In the listing below, find the line that contains "from mathutils import Matrix, Vector" and the line that contains "obj.matrix_parent_inverse = Matrix.Identity(4)". Quote both and every line between them, exactly, and nothing more.
** Start of Given information **
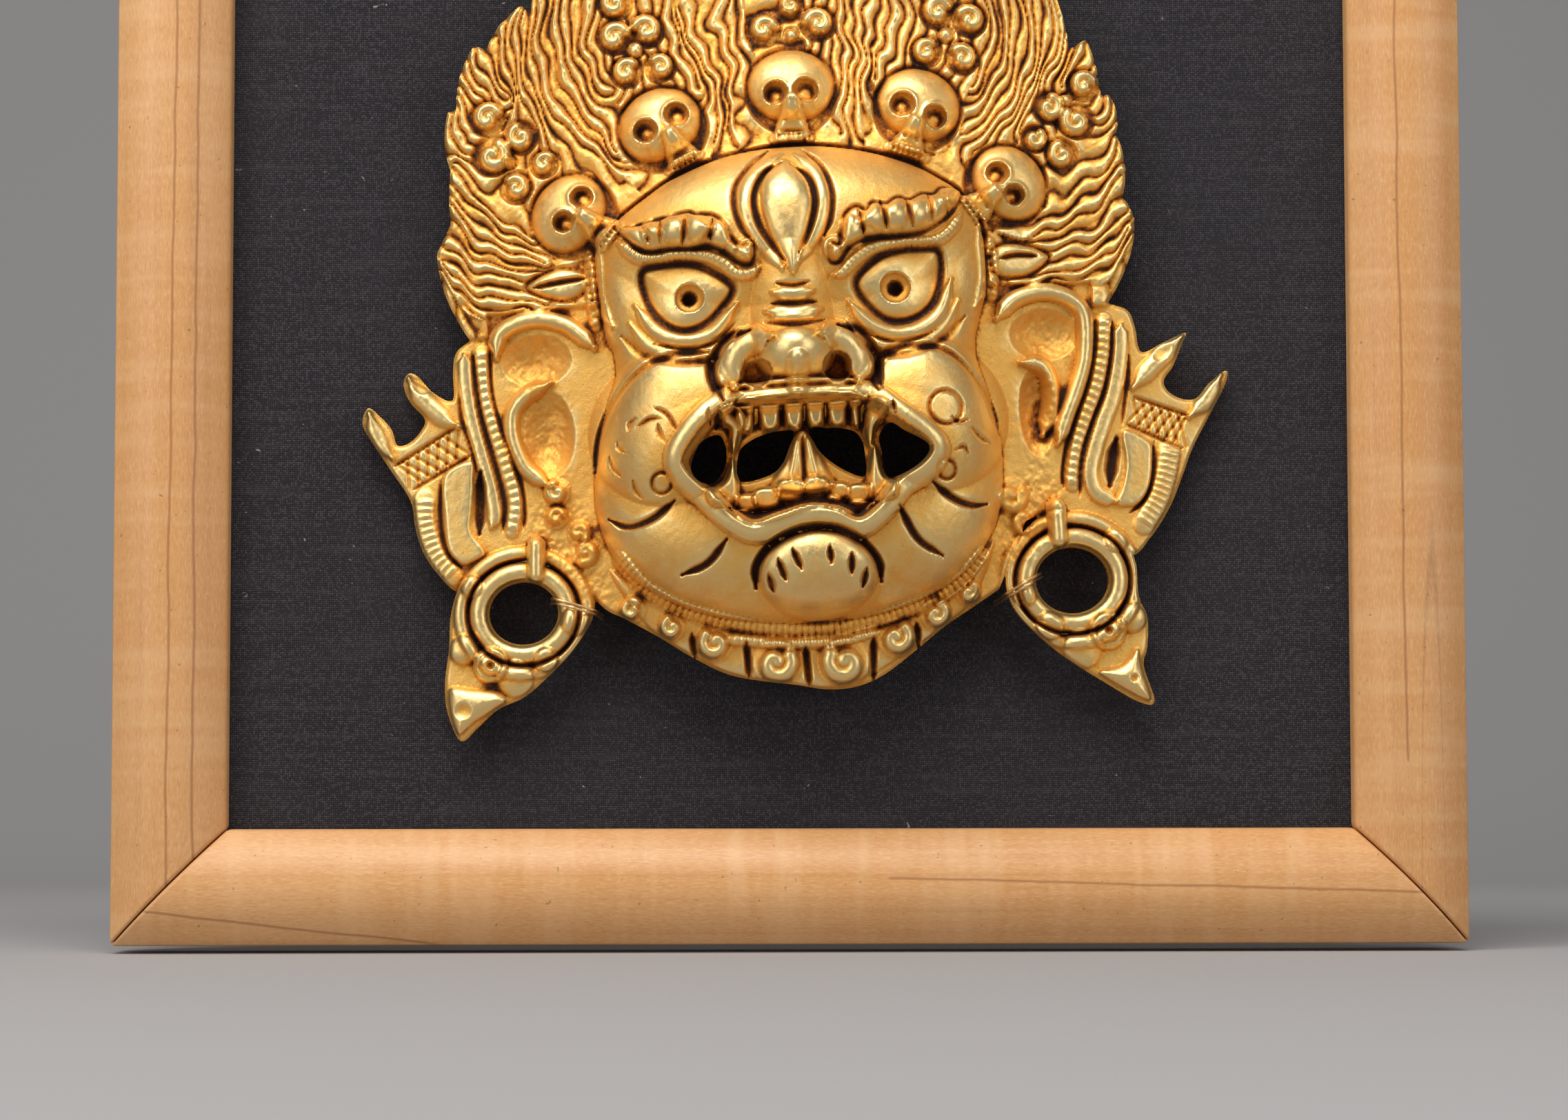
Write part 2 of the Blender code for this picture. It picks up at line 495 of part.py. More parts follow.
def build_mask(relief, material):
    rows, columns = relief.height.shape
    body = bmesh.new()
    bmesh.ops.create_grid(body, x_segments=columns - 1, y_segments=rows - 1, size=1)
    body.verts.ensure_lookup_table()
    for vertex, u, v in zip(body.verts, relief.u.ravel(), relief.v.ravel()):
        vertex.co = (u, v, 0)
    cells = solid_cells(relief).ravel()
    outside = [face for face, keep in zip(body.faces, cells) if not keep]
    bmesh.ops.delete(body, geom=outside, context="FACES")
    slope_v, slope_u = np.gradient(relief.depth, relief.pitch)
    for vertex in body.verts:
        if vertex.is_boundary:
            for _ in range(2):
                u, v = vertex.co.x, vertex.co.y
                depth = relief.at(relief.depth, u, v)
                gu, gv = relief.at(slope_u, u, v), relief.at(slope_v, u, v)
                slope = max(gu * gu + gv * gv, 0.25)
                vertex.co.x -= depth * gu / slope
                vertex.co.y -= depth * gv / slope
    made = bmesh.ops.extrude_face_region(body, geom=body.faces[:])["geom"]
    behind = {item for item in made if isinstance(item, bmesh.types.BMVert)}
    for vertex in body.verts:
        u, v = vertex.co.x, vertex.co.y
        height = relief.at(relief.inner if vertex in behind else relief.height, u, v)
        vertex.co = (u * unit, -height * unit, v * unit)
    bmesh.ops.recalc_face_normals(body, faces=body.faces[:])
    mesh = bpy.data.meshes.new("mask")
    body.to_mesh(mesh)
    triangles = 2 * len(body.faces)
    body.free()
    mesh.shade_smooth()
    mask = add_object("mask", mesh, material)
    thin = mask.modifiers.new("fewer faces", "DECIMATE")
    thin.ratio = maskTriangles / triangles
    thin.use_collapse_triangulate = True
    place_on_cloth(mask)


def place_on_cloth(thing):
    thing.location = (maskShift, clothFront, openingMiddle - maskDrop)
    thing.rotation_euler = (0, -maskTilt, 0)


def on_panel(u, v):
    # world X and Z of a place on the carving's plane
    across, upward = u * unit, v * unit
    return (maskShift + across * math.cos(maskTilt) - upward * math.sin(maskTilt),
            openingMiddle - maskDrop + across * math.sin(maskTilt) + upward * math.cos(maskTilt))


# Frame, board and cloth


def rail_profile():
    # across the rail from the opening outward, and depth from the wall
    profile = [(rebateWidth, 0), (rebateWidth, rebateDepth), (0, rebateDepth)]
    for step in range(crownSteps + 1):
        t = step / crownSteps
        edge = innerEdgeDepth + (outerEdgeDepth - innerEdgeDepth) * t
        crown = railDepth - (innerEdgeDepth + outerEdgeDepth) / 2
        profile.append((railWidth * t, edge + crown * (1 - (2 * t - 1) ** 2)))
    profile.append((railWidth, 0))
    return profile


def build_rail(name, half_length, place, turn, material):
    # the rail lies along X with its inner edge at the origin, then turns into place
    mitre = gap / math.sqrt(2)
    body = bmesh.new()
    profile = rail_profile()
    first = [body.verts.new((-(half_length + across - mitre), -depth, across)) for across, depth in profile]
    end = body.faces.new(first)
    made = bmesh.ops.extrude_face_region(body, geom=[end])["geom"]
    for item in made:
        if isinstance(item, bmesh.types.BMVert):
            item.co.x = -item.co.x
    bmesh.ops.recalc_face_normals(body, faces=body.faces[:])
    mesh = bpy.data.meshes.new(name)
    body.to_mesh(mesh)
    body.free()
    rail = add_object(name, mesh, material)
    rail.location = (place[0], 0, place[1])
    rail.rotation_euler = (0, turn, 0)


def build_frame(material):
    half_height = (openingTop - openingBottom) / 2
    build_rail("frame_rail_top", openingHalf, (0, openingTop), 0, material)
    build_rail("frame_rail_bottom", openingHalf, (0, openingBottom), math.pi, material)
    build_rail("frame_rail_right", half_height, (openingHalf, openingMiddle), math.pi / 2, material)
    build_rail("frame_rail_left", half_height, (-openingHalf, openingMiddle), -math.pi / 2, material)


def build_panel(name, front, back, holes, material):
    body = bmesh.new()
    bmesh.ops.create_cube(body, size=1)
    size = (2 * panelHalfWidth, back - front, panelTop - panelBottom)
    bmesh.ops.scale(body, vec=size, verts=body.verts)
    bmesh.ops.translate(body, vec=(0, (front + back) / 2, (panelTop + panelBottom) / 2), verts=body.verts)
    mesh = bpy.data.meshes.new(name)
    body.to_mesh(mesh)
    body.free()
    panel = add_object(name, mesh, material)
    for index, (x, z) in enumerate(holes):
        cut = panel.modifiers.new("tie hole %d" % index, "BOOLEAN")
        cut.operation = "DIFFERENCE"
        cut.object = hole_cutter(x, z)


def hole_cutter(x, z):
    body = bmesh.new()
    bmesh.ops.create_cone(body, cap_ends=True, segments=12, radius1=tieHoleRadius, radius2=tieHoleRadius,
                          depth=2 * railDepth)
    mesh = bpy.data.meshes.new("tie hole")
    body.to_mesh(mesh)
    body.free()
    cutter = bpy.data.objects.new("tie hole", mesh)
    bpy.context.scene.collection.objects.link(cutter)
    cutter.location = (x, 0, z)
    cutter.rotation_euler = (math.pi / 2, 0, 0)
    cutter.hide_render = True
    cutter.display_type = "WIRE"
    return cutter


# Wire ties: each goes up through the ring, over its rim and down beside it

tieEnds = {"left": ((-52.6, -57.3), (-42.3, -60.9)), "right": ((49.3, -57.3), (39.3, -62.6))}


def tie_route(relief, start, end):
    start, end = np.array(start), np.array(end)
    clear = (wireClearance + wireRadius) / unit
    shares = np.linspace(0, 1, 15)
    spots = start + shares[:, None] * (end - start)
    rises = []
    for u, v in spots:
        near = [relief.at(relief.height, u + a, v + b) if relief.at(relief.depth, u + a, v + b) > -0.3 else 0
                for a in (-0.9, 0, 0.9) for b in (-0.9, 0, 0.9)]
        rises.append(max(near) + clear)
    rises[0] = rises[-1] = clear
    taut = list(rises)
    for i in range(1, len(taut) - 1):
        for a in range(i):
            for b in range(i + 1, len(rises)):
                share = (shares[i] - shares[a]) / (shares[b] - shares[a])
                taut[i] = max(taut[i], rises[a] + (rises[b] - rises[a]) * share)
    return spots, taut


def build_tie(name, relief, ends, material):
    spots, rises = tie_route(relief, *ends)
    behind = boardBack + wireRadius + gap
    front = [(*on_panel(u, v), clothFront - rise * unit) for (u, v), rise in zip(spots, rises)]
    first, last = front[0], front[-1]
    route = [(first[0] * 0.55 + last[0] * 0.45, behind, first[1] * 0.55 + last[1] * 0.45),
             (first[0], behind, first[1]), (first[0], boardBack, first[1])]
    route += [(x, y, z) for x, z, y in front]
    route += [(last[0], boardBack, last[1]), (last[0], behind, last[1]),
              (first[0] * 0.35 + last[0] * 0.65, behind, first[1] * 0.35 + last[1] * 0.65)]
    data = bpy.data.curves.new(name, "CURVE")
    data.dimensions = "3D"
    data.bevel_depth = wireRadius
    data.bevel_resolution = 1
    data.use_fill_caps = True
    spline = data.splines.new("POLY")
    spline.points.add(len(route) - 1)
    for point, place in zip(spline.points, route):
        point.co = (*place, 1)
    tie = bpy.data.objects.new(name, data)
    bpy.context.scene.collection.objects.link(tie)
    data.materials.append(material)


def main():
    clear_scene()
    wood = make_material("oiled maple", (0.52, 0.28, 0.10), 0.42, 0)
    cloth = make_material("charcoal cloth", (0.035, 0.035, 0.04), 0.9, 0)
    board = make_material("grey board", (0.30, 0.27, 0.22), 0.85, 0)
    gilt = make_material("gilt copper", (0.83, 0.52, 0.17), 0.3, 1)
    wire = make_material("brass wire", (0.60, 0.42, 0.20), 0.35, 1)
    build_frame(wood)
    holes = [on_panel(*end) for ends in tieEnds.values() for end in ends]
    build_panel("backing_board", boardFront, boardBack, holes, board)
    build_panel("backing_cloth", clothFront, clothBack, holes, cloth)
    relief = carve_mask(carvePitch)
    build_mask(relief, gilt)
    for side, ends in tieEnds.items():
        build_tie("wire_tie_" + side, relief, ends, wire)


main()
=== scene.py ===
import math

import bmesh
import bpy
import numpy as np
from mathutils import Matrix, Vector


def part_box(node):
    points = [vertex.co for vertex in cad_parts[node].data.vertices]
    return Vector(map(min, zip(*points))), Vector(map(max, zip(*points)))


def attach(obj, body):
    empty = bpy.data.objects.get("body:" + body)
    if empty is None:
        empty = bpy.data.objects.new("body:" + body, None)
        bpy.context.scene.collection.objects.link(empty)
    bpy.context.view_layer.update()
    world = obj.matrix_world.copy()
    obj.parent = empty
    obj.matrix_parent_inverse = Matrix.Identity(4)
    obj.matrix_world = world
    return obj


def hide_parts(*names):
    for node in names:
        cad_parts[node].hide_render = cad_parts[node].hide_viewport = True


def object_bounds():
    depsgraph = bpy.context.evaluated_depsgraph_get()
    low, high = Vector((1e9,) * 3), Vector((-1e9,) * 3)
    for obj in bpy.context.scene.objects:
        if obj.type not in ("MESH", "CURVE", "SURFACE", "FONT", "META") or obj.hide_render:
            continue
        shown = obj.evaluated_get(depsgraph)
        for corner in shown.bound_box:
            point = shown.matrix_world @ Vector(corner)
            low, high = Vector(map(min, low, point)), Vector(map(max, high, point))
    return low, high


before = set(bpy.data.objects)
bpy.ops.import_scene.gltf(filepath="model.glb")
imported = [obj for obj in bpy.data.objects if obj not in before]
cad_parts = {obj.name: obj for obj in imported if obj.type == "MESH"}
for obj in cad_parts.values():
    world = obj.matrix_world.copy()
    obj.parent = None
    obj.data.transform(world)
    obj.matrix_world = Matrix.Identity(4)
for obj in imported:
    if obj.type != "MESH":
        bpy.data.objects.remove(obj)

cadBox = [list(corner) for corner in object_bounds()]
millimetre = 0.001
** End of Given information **
▶ [Solved exercise]:
from mathutils import Matrix, Vector


def part_box(node):
    points = [vertex.co for vertex in cad_parts[node].data.vertices]
    return Vector(map(min, zip(*points))), Vector(map(max, zip(*points)))


def attach(obj, body):
    empty = bpy.data.objects.get("body:" + body)
    if empty is None:
        empty = bpy.data.objects.new("body:" + body, None)
        bpy.context.scene.collection.objects.link(empty)
    bpy.context.view_layer.update()
    world = obj.matrix_world.copy()
    obj.parent = empty
    obj.matrix_parent_inverse = Matrix.Identity(4)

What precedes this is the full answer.